Ainda recentemente, 8 de setembro, o mundo comemorou o Dia Mundial da Alfabetização. Nada teria a dizer nesse espaço, não fosse esta efeméride uma comemoração vazia de sentido entre nós. Que vivemos tempos de desconstrução de nossas tradições e valores outrora preservados por pais, educadores e amantes da cultura e linguagem de um povo, todos bem o sabemos. Ou até preferimos ignorar, pisando firme sobre a teimosia que a autossuficiência do progresso hoje nos proporciona. Por que preservar o passado quando temos tudo o de melhor, quando a modernidade nos proporciona uma vida de conforto e bem-estar sem preocupações efêmeras? Por que queimar etapas com regras e detalhes de nosso linguajar, gramática e concordâncias, quando tradutores cibernéticos e simultâneos nos facilitam a comunicação global?

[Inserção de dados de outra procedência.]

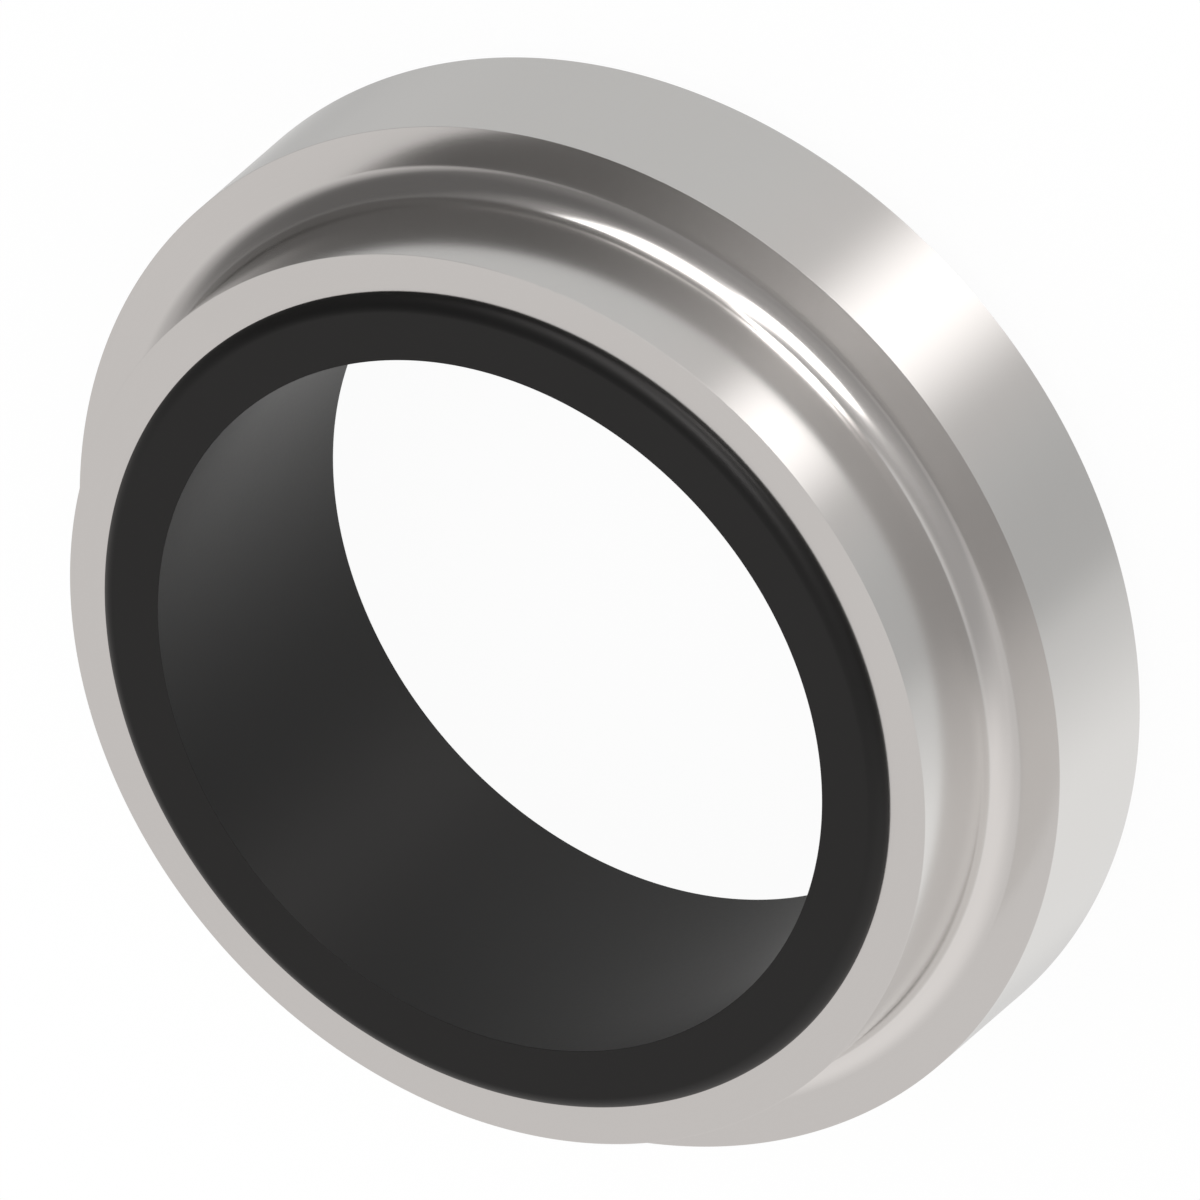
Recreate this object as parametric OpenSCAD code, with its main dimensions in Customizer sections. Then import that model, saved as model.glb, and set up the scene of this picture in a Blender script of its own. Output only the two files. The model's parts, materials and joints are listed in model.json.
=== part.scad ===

Pensar em alfabetização não se resume a questões do be-a-bá. Nesta arte primária do aprendizado está incluída a prática da leitura básica, mas igualmente o entendimento de textos, a construção destes, a verbalização de ideias, a comunicação interpessoal, a defesa de teses, de teorias, de argumentos, a proclamação de uma doutrina, a pregação pura e simples. Tais qualidades são raras no mercado dos bons argumentadores dos nossos dias. Estamos nos comunicando quase guturalmente, com monossílabos, sem os predicados necessários à boa defesa de nossas ideias. A linguagem empobrece. Perde sua poesia e poder de persuasão. Quando muito, se deixa poluir pelo modismo das influências externas (em especial a língua inglesa), perdendo sua identidade e pureza original. Isso sentimos facilmente, em especial após o advento tecnológico e seus termos técnicos.
Não prego aqui um retrocesso. Ao contrário, precisamos evoluir nesta unificação dos povos, sem, no entanto, sepultar nossa cultura ou origens. Quem se envergonha destas é alguém sem identidade pessoal, sem raízes que sustentem sua própria história. Corre o risco do ostracismo (para quem não sabe: ser ignorado por todos – pois alguém sem história não merece respeito, não atrai atenções sobre si). Um zero à esquerda de tudo o que, unida, a humanidade é capaz de criar, construir, inventar. O berço que nos abrigou, a escola que nos alfabetizou, a igreja que nos doutrinou sãos as primeiras referências que o mundo nos pede ao avaliar nossos valores, nossas capacidades.
Assim pensando, constatei e comprovei algo assustador nesta linha de raciocínio. Dos bastiões da cultura e da língua pátria que alguns poucos ainda prezam, uma instituição pode ser apontada como reserva (ainda que aquartelada) da linguagem luso-brasileira. Não pense em liceus (estes estão praticamente extintos). Nem na ABL (Academia Brasileira de Letras), demasiadamente contaminada pelos modismos e pela linguagem corrompida de muitos autores modernos). Nem numa universidade de tradição. Nada disso. Essa instituição é a igreja cristã (católica ou não), com sua bíblia e seus ritos tradicionais e liturgicamente imutáveis, bem como irrepreensíveis em suas concordâncias nominais ou verbais. Onde ainda se usa pronomes e conjugações em primeira, segunda ou terceira pessoas, singular ou plural, sem medo, mas com naturalidade? Na igreja, quem diria! O catolicismo tornou-se uma verdadeira escola de alfabetização gramatical com seus folhetos litúrgicos irretocáveis gramaticalmente, com suas preces a dignificar Deus nas alturas e a minimizar os humanos na sua indignidade como errantes contumazes. O povo católico, no andar dos fatos que vemos acontecer com a linguagem atual, poderá possuir, num futuro não muito distante, os poucos mestres da nossa velha flor do lácio, nossa boa e gostosa língua portuguesa. Nossos irmãos evangélicos, amantes da leitura bíblica, idem. Já nossos inveterados digitadores do mundo atual, tipo tds vcs tb. Bjs, ka, ka, ka… Bora lá.